Jupyter from a Virtual Environment

Python developers frequently need to install specific versions of packages not available in the system-wide Python environment. You have free reign to install just the right packages inside a Python virtual environment. Follow our documentation to set up a miniconda environment, or you can use pip to create a simple virtual environment in the folder .venv and install jupyter like this. We recommend you also install the lsp language server packages to get syntax highlighting and coding hints.
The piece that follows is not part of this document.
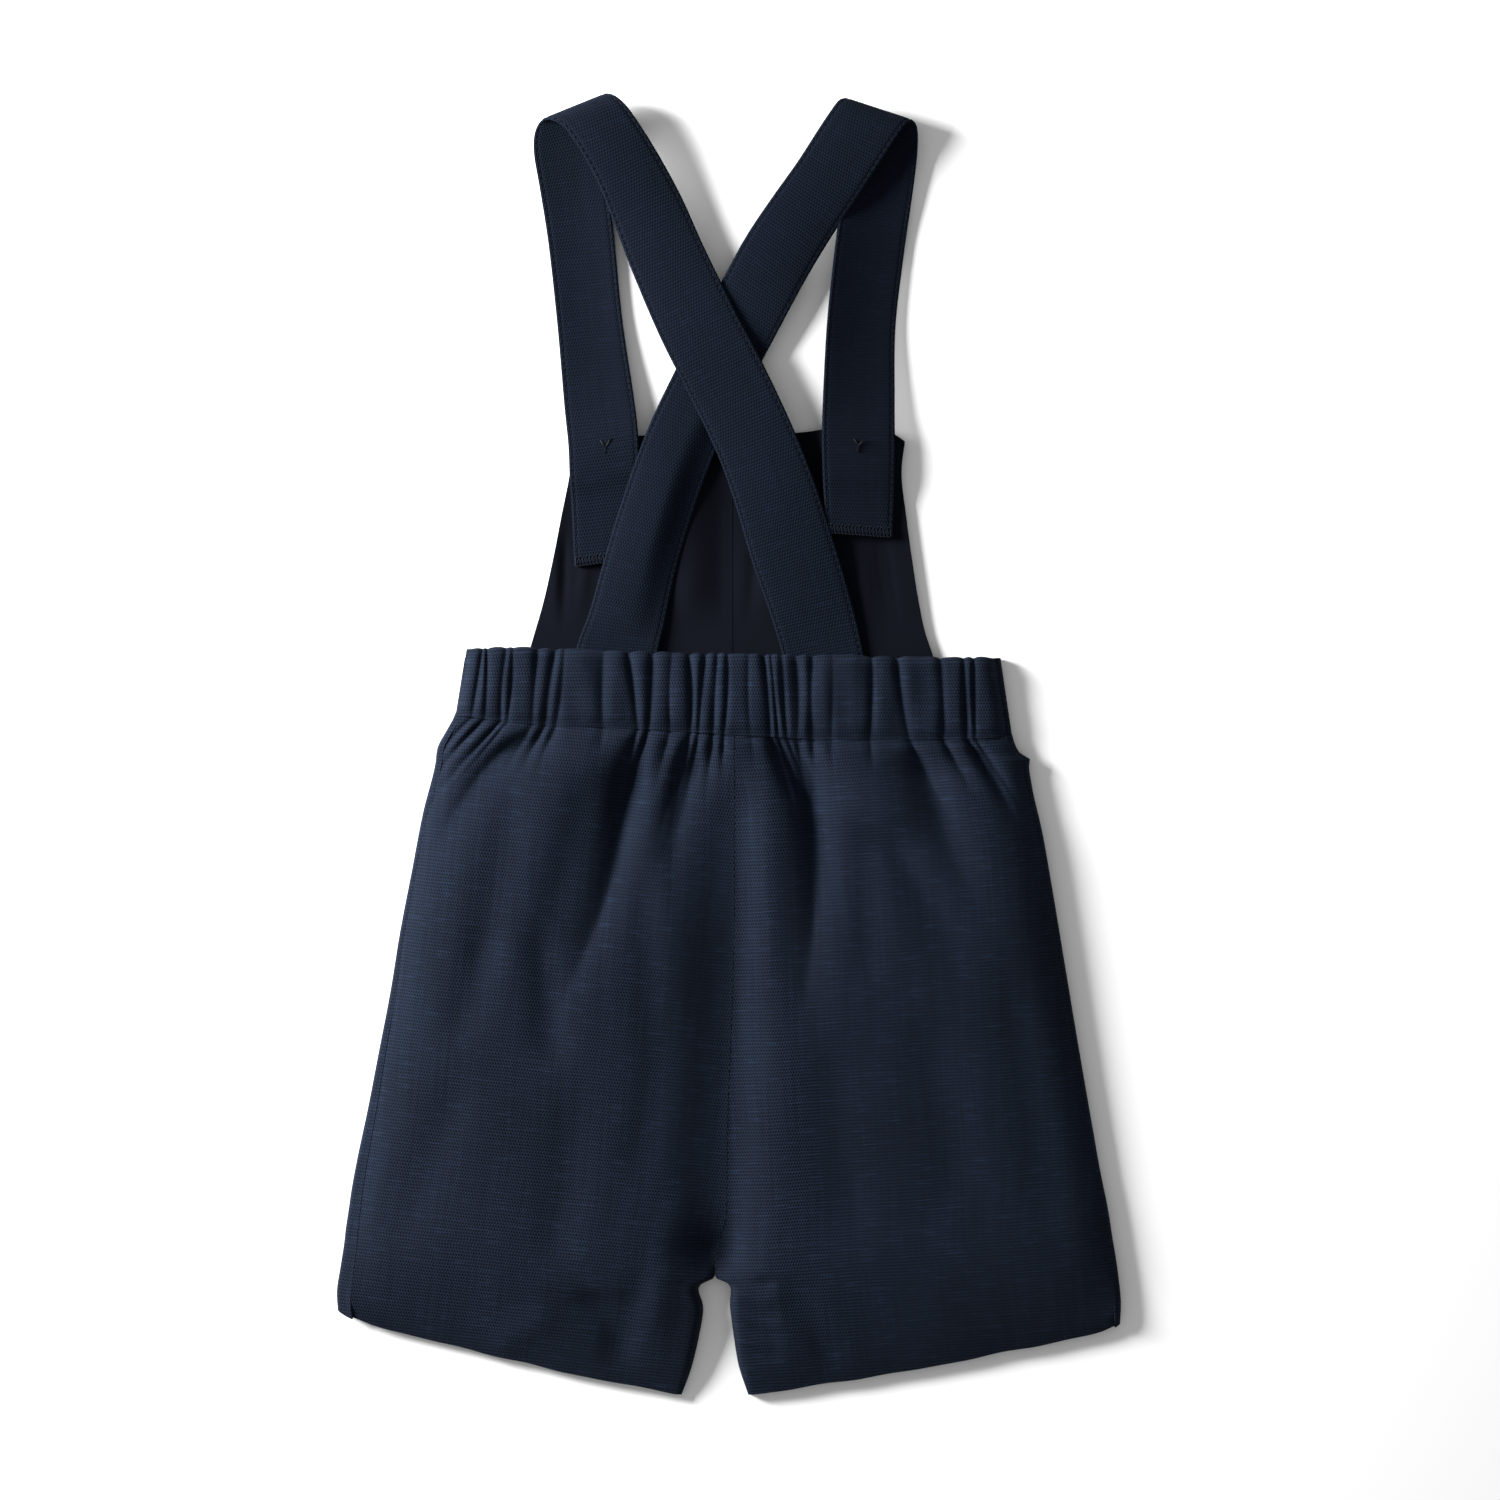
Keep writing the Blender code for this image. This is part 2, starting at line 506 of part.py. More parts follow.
def add_back_waistband(name, material):
    """The casing. Its columns of points run along the gathers from the seam to the top edge."""
    ends = (BACK_BAND[0], BACK_BAND[-1])
    feet = [ends[0].foot_x] + [g.foot for g in GATHERS] + [ends[1].foot_x]
    tops = [ends[0].top_x] + [g.top for g in GATHERS] + [ends[1].top_x]
    width = feet[-1] - feet[0]
    foot_x = feet[0] + gather_columns(feet[0], feet[-1], 2.9) * width
    top_x = np.interp(foot_x, feet, tops)
    foot = np.stack([foot_x, waist_seam_y(foot_x)], -1)
    top = np.stack([top_x, band_top_y(top_x)], -1)
    below = np.array([0, 0.06, 0.45, 0.9, 1.0])[:, None]
    place = top[None] + (foot - top)[None] * below[..., None]
    from_left = np.linalg.norm(place - place[:, :1], axis=2)
    from_right = np.linalg.norm(place - place[:, -1:], axis=2)
    from_end = np.minimum(from_left, from_right)
    level = np.broadcast_to(below, from_end.shape)
    groove = gather_groove(place[..., 0], level, np.zeros_like(from_end))
    edge = 1 - 0.45 * np.exp(-((1 - level) / 0.1) ** 2) - 0.4 * np.exp(-(level / 0.05) ** 2)
    crest = GATHER_CREST * edge * (1 - np.exp(-from_end / 5))
    fine = np.maximum(crest - groove * edge, 0)
    low = BAND_END_LIFT + (WAISTBAND_LIFT - BAND_END_LIFT) * (1 - np.exp(-from_end / 8))
    upper = np.dstack([place, low + fine + WAISTBAND_WALL])
    lower = np.dstack([place, low + fine * 0.5])
    add_wall(name, material, upper, lower)


def add_front_waistband(name, material):
    """Flat on the surface, and turned over a little at both side seams."""
    share = np.array([0.0, 0.33, 0.67, 1.0])
    left_top, left_foot = np.array([-114.0, 37.2]), np.array([-117.9, 13.0])
    right_top, right_foot = np.array([117.0, 37.2]), np.array([122.0, 3.5])
    left = left_top + (left_foot - left_top) * share[:, None]
    right = right_top + (right_foot - right_top) * share[:, None]
    middle_top, middle_foot = np.array([2.4, 36.6]), np.array([2.4, 4.4])
    centre = middle_top + (middle_foot - middle_top) * share[:, None]
    wrap = np.full(4, FRONT_BAND_OUT)
    half_left = turned_sheet(left, centre, wrap, FRONT_WAISTBAND_WALL, 0.9, 5)
    half_right = turned_sheet(right, centre, wrap, FRONT_WAISTBAND_WALL, 0.9, 5)
    middle = np.concatenate([half_left[:, ::-1], half_right[:, 1:]], axis=1)
    add_turned_sheet(name, material, middle, FRONT_WAISTBAND_WALL)


def bib_place(across, down):
    left = np.stack([follow(BIB, "left_x", down), follow(BIB, "left_y", down)], -1)
    right = np.stack([follow(BIB, "right_x", down), follow(BIB, "right_y", down)], -1)
    place = left + (right - left) * across[..., None]
    place[..., 1] += follow(BIB_TOP, "rise", across) * ease(1 - down / 0.2)
    return place


def button_lift(place):
    """How far the bib is held up around its buttons."""
    lift = np.zeros(place.shape[:-1])
    for x, y in BUTTONS.values():
        reach = np.hypot(place[..., 0] - x, place[..., 1] - y)
        lift = np.maximum(lift, (BUTTON_THICKNESS + SEAM_GAP) * ease((26 - reach) / 17.5))
    return lift


def lining_swell(place):
    """The lining's soft vertical ridge beside its seam, and a lower one at each side."""
    x, y = place[..., 0], place[..., 1]
    ridge = LINING_RIDGE * np.exp(-((x + 17) / 9) ** 2) * (x < BIB_SEAM_X)
    ridge = ridge + 0.8 * np.exp(-((x + 75) / 5) ** 2) + 1.0 * np.exp(-((x - 20) / 9) ** 2)
    return ridge * ease((y - 46) / 26) * ease((128 - y) / 20)


def add_bib(linen, cotton):
    downs = np.array([0, 0.05, 0.12, 0.2, 0.3, 0.42, 0.56, 0.7, 0.85, 1.0])
    across, down = np.meshgrid(np.linspace(0, 1, 19), downs)
    place = bib_place(across, down)
    lift = button_lift(place)
    add_wall("bib_front", linen, np.dstack([place, lift + BIB_WALL]), np.dstack([place, lift]))

    for name, start, end in (("bib_lining_left", 0.0, None), ("bib_lining_right", None, 1.0)):
        share, down = np.meshgrid(np.linspace(0, 1, 11), downs)
        left = bib_place(np.zeros_like(share), down)
        right = bib_place(np.ones_like(share), down)
        seam = (BIB_SEAM_X - left[..., 0]) / (right[..., 0] - left[..., 0])
        gap = SEAM_GAP / 2 / (right[..., 0] - left[..., 0])
        low = np.full_like(share, 0.002) if start is not None else seam + gap
        high = seam - gap if start is not None else np.full_like(share, 0.998)
        place = bib_place(low + (high - low) * share, down)
        base = LINING_LIFT + button_lift(place) + lining_swell(place)
        add_wall(name, cotton, np.dstack([place, base + LINING_WALL]), np.dstack([place, base]))


def strap_middle(rows, steps, columns):
    keys = np.arange(len(rows), dtype=float)
    at = np.linspace(0, len(rows) - 1, (len(rows) - 1) * steps + 1)
    line = {name: smooth_line(keys, np.array([getattr(r, name) for r in rows], float), at)
            for name in StrapRow._fields}
    centre = np.stack([line["x"], line["y"], line["z"]], -1)
    turn = np.radians(line["turn"])
    plan = np.stack([np.cos(turn), np.sin(turn), np.zeros_like(turn)], -1)
    across = np.linspace(-1, 1, columns)
    reach = across[None, :, None] * line["width"][:, None, None] / 2
    points = centre[:, None] + plan[:, None] * reach
    points[..., 2] += line["arch"][:, None] * (1 - across[None] ** 2)
    return points


def add_strap(name, material, rows):
    middle = strap_middle(rows, 2, 5)
    normal = surface_normals(middle)
    add_wall(name, material, middle + normal * STRAP_WALL / 2, middle - normal * STRAP_WALL / 2)


def add_button(name, material, x, y):
    """A plain turned disc with eased rims, under the bib."""
    mesh = bmesh.new()
    bmesh.ops.create_cone(mesh, cap_ends=True, segments=24, radius1=BUTTON_RADIUS * MM,
                          radius2=BUTTON_RADIUS * MM, depth=BUTTON_THICKNESS * MM)
    rims = [edge for edge in mesh.edges if abs(edge.verts[0].co.z - edge.verts[1].co.z) < 1e-6]
    bmesh.ops.bevel(mesh, geom=rims, offset=BUTTON_RIM * MM, segments=1, affect="EDGES")
    bmesh.ops.translate(mesh, verts=mesh.verts, vec=(x * MM, y * MM, BUTTON_THICKNESS * MM / 2))
    bmesh.ops.triangulate(mesh, faces=mesh.faces[:])
    bmesh.ops.recalc_face_normals(mesh, faces=mesh.faces[:])
    add_object(name, mesh, material)


clear_scene()
linen = cloth_material("linen_navy", LINEN_NAVY, 0.92)
cotton = cloth_material("cotton_lining_navy", COTTON_NAVY, 0.85)
resin = cloth_material("resin_button_navy", RESIN_NAVY, 0.4)

add_back_panel("back_panel_left", linen, LEFT_LEG)
add_back_panel("back_panel_right", linen, RIGHT_LEG)
add_front_panel("front_panel_left", linen, LEFT_LEG)
add_front_panel("front_panel_right", linen, RIGHT_LEG)
add_back_waistband("back_waistband", linen)
add_front_waistband("front_waistband", linen)
add_bib(linen, cotton)
add_strap("strap_left", linen, LEFT_STRAP)
add_strap("strap_right", linen, RIGHT_STRAP)
for button_name, (button_x, button_y) in BUTTONS.items():
    add_button(button_name, resin, button_x, button_y)
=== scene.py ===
"""Looks for the child's linen shortalls, laid out face down on a white table.

The CAD frame gives sizes and places. Lengths in the tables are millimetres in that frame:
+X right, +Y to the shoulder loops, +Z up to the camera. Left and right are as seen from above.
"""
import math
from collections import namedtuple

import bmesh
import bpy
import numpy as np
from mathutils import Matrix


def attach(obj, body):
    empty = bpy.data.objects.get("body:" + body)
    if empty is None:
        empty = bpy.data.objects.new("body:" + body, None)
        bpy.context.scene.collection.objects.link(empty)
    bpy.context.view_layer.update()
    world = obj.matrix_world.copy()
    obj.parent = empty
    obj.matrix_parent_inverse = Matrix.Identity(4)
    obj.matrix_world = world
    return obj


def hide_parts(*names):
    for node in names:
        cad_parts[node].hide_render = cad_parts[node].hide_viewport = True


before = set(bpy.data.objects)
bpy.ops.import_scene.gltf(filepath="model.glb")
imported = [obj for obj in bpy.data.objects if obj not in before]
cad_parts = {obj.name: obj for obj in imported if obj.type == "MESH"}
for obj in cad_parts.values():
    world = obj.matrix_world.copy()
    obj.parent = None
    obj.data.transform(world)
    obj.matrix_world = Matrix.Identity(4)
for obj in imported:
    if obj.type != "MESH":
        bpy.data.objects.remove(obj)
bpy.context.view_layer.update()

# Table, light and camera: a matt white table, one large soft window light from the upper
# left, a white room all round, and a camera that looks straight down.

MM = 0.001


def linear(colour):
    """An sRGB hex colour as linear RGB."""
    channels = []
    for start in (0, 2, 4):
        value = int(colour[start:start + 2], 16) / 255
        channels.append(value / 12.92 if value <= 0.04045 else ((value + 0.055) / 1.055) ** 2.4)
    return (*channels, 1.0)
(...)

Note: Folders starting with a . are hidden. You can list them using ls -a. You don't have to put your virtual environment in a hidden folder -- you can call the folder whatever you want.

[clusteruser@node31 ~]$ python -m venv .venv
[clusteruser@node31 ~]$ source .venv/bin/activate
(.venv) [clusteruser@node31 ~]$ pip install --upgrade pip
(.venv) [clusteruser@node31 ~]$ pip install jupyter jupyterlab-lsp python-lsp-server

And to re-enter the virtual environment later, just run:

[clusteruser@node31 ~]$ source .venv/bin/activate
(.venv) [clusteruser@node31 ~]$ # now you are in the virtual environment

Note: Some developers prefer to manage packages and virtual environments using condaopen in new window instead.

Once you have everything set up you can run your Jupyter Lab server from the virtual environment as usual; see above for all of the command line options.

(.venv) [clusteruser@node31 ~]$ jupyter lab

Using the "Classic Notebook" Interface

The preceding examples use the latest and greatest Jupyter Lab interface. If you prefer the older but "classic" Jupyter Notebook interface, follow all the steps above, but instead of launching jupyter lab use jupyter notebook. For example:

[clusteruser@node31 ~]$ jupyter notebook --ip=* --no-browser
To access the notebook, open this file in a browser:
    file:///ceph/chpc/home/clusteruser/.local/share/jupyter/runtime/nbserver-983560-open.html
Or copy and paste one of these URLs:
    http://localhost:8888/?token=26236aedf5fb4c3305361c01ddca271efb7fe93f4601f6db
    or http://127.0.0.1:8888/?token=26236aedf5fb4c3305361c01ddca271efb7fe93f4601f6db

Use the provided link and port number to set up an SSH tunnel and connect as above.